Willow Press - Queen of Hearts - Off With Their Heads Intro
Intro to “Off With Their Heads”
The Queen of Hearts is the villain in Lewis Carroll’s “Alice’s Adventures in Wonderland”. The Queen is reckless, violent, sadistic…Out for blood. When she’s not using live flamingos as mallets and hedgehogs as balls in her beloved croquet games, she’s typically found calling for the head of someone who has done her wrong…and most people have. All of Wonderland fears their tyrannical ruler. One misstep and their lives are on the line. The Queen of Hearts, thrives in the terror of her civilians: an authoritative, aggressive monarch.

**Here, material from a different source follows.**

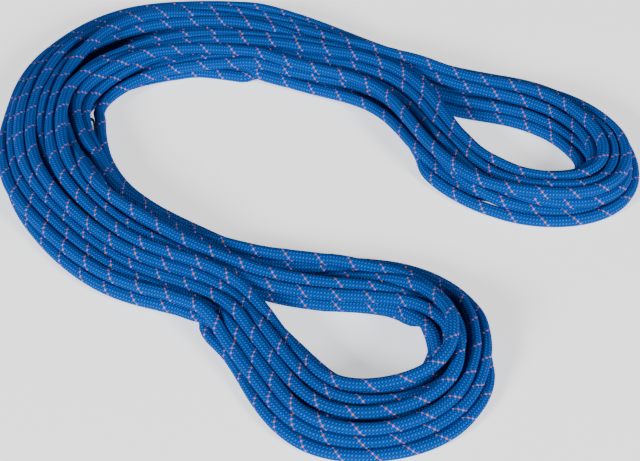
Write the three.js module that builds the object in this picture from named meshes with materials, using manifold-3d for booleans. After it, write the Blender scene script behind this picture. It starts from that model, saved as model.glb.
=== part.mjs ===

Alice first meets the Queen in Wonderland while watching some anthropomorphic playing cards paint white roses red after mistakenly planting the wrong ones. Knowing the Queen would have their heads if she caught their foolish error, they were scrambling to correct themselves. When the Queen and her soldiers approached, the cards flipped themselves face down to protect their identities from the Queen’s wrath.
Noticing Alice standing by, the Queen interrogated her to name the cards laying on the
ground. To the Queen’s dismay, Alice would not reveal any information.
“It’s no business of mine,” Alice explained.
The Queen, now red with anger, exclaimed: “Off with her head!”
And again, when she forced the gardening cards to their feet: “Off with their heads!”
The Queen of Hearts is often conflated with the Red Queen, from Carroll’s sequel. Though the two antagonists are quite similar in action – like the Queen of Hearts, she was quick to call for beheadings – their stories stand alone.
While the Queen of Hearts is fast-acting, anger-motivated, and reactive, the Red Queen is calculated, power-hungry, and scared her husband will leave her for her sister, the White Queen.
The White Queen is her sister’s opposite; the sophisticated, pacifistic White Queen strives to free the Red Queen’s subjects from her cruel rule. After a fierce battle where the White Queen’s stolen kingdom is rightfully returned to her, she exiles her sister. Eventually, down the line, the two reconnect and reform their relationship. A happily ever after.